China

Alibaba’s Damo Academy offers free access to 100 AI patents as part of China’s nationwide move to boost tech innovation


The move comes as China ramps up efforts to drive the development of AI, with Big Tech companies pouring massive resources into developing their own AI products amid escalating US export and investment restrictions on advanced technology.

US President Joe Biden on Wednesday unveiled a long-anticipated executive order, putting new restrictions on investments that American firms can make in China in semiconductors and microelectronics, quantum information technologies, and AI systems.

China leads the world in AI patent applications, with the country filing some 648,500 AI patent applications between 2018 and 2022, accounting for 62 per cent of the world’s total, according to research and development analytics firm PatSnap.

The US and South Korea followed in second and third place, with about 191,000 and 52,800 patent applications filed, respectively.

Damo said three of the 100 free patents focused on precision treatment of cancer, which could help hospitals offer intelligent solutions and accelerate the transformation of technology used to cure the disease.

Other patents include technology related to traffic signal perception used in intelligent traffic management, as well as image identification technology applicable to e-commerce platforms looking to weed out products that infringe on copyrights.

The World Artificial Intelligence Conference in Shanghai in July. Photo: Reuters

The World Artificial Intelligence Conference in Shanghai in July. Photo: Reuters

The academy said it planned to free up more patents in the future to establish a “more open AI technology ecosystem”.

Hangzhou-based Alibaba, owner of the South China Morning Post, established Damo in 2017 to focus on fundamental science and disruptive innovations.

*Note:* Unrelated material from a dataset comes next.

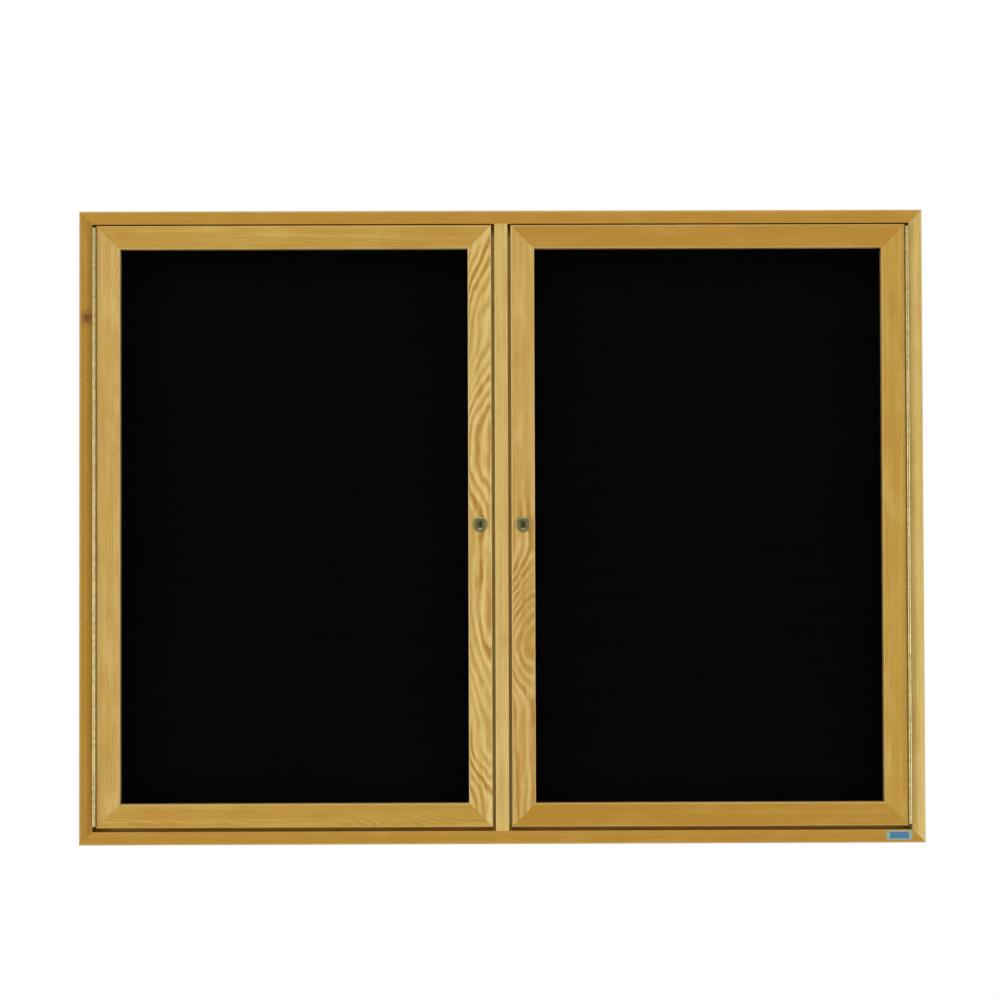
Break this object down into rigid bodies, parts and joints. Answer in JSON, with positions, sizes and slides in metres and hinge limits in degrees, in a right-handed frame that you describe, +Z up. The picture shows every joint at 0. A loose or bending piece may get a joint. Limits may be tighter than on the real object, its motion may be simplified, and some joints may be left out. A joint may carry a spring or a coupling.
{
  "type": "lockable notice board",
  "caption": "Shallow oak wall case with glazed doors on continuous hinges, cam locks and a black letter panel, for showing notices under lock.",
  "frame": {"origin": "centre of the flat back, on the wall plane", "axes": "+X to the viewer's right along the long side, +Y into the wall, +Z up"},
  "size_m": [1.2192, 0.0602, 0.9144],
  "materials": {
    "oak": "clear-lacquered red oak",
    "key_wood": "plain birch",
    "hardboard": "smooth brown hardboard",
    "black_felt": "black grooved felt",
    "clear_pane": "clear polished",
    "hinge_brass": "brass-plated, slightly dulled",
    "lock_nickel": "dull nickel, tarnished",
    "zinc_steel": "zinc-plated"
  },
  "bodies": {
    "case": {"back_panel": "hardboard", "case_bottom_rail": "oak", "case_corner_keys": "key_wood", "case_left_side": "oak", "case_right_side": "oak", "case_top_rail": "oak", "left_hinge_case_leaf": "hinge_brass", "left_hinge_pin": "hinge_brass", "letter_panel": "black_felt", "mullion": "oak", "right_hinge_case_leaf": "hinge_brass", "right_hinge_pin": "hinge_brass"},
    "left_door": {"left_door_bottom_bead": "oak", "left_door_bottom_rail": "oak", "left_door_corner_keys": "key_wood", "left_door_hinge_bead": "oak", "left_door_hinge_stile": "oak", "left_door_lock_bead": "oak", "left_door_lock_stile": "oak", "left_door_top_bead": "oak", "left_door_top_rail": "oak", "left_hinge_door_leaf": "hinge_brass", "left_lock_body": "lock_nickel", "left_lock_nut": "zinc_steel", "left_pane": "clear_pane"},
    "right_door": {"right_door_bottom_bead": "oak", "right_door_bottom_rail": "oak", "right_door_corner_keys": "key_wood", "right_door_hinge_bead": "oak", "right_door_hinge_stile": "oak", "right_door_lock_bead": "oak", "right_door_lock_stile": "oak", "right_door_top_bead": "oak", "right_door_top_rail": "oak", "right_hinge_door_leaf": "hinge_brass", "right_lock_body": "lock_nickel", "right_lock_nut": "zinc_steel", "right_pane": "clear_pane"},
    "left_lock": {"left_lock_cam": "zinc_steel", "left_lock_cam_screw": "zinc_steel", "left_lock_plug": "lock_nickel"},
    "right_lock": {"right_lock_cam": "zinc_steel", "right_lock_cam_screw": "zinc_steel", "right_lock_plug": "lock_nickel"}
  },
  "joints": [
    {"name": "left_door_swing", "type": "hinge", "parent": "case", "child": "left_door", "pos_m": [-0.58775, -0.05735, 0], "axis": [0, 0, -1], "range_deg": [0, 180]},
    {"name": "left_lock_turn", "type": "hinge", "parent": "left_door", "child": "left_lock", "pos_m": [-0.03103, -0.05555, 0.003], "axis": [0, -1, 0], "range_deg": [0, 90]},
    {"name": "right_door_swing", "type": "hinge", "parent": "case", "child": "right_door", "pos_m": [0.58775, -0.05735, 0], "axis": [0, 0, 1], "range_deg": [0, 180]},
    {"name": "right_lock_turn", "type": "hinge", "parent": "right_door", "child": "right_lock", "pos_m": [0.03103, -0.05555, 0.003], "axis": [0, 1, 0], "range_deg": [0, 90]}
  ]
}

The institution has 16 laboratories covering areas ranging from AI and autonomous driving to quantum computing and semiconductor research and development.

Alibaba’s cloud unit in April revealed its own alternative to ChatGPT – Tongyi Qianwen – which was based on Damo’s large language models (LLMs), making it one of the earliest Chinese companies to jump on the AI chatbot bandwagon.

Last week, Alibaba’s cloud computing unit open sourced two of its LLM models that were based on Tongyi Qianwen, in a move that analysts said was aimed at expanding the company’s global influence in the field of AI.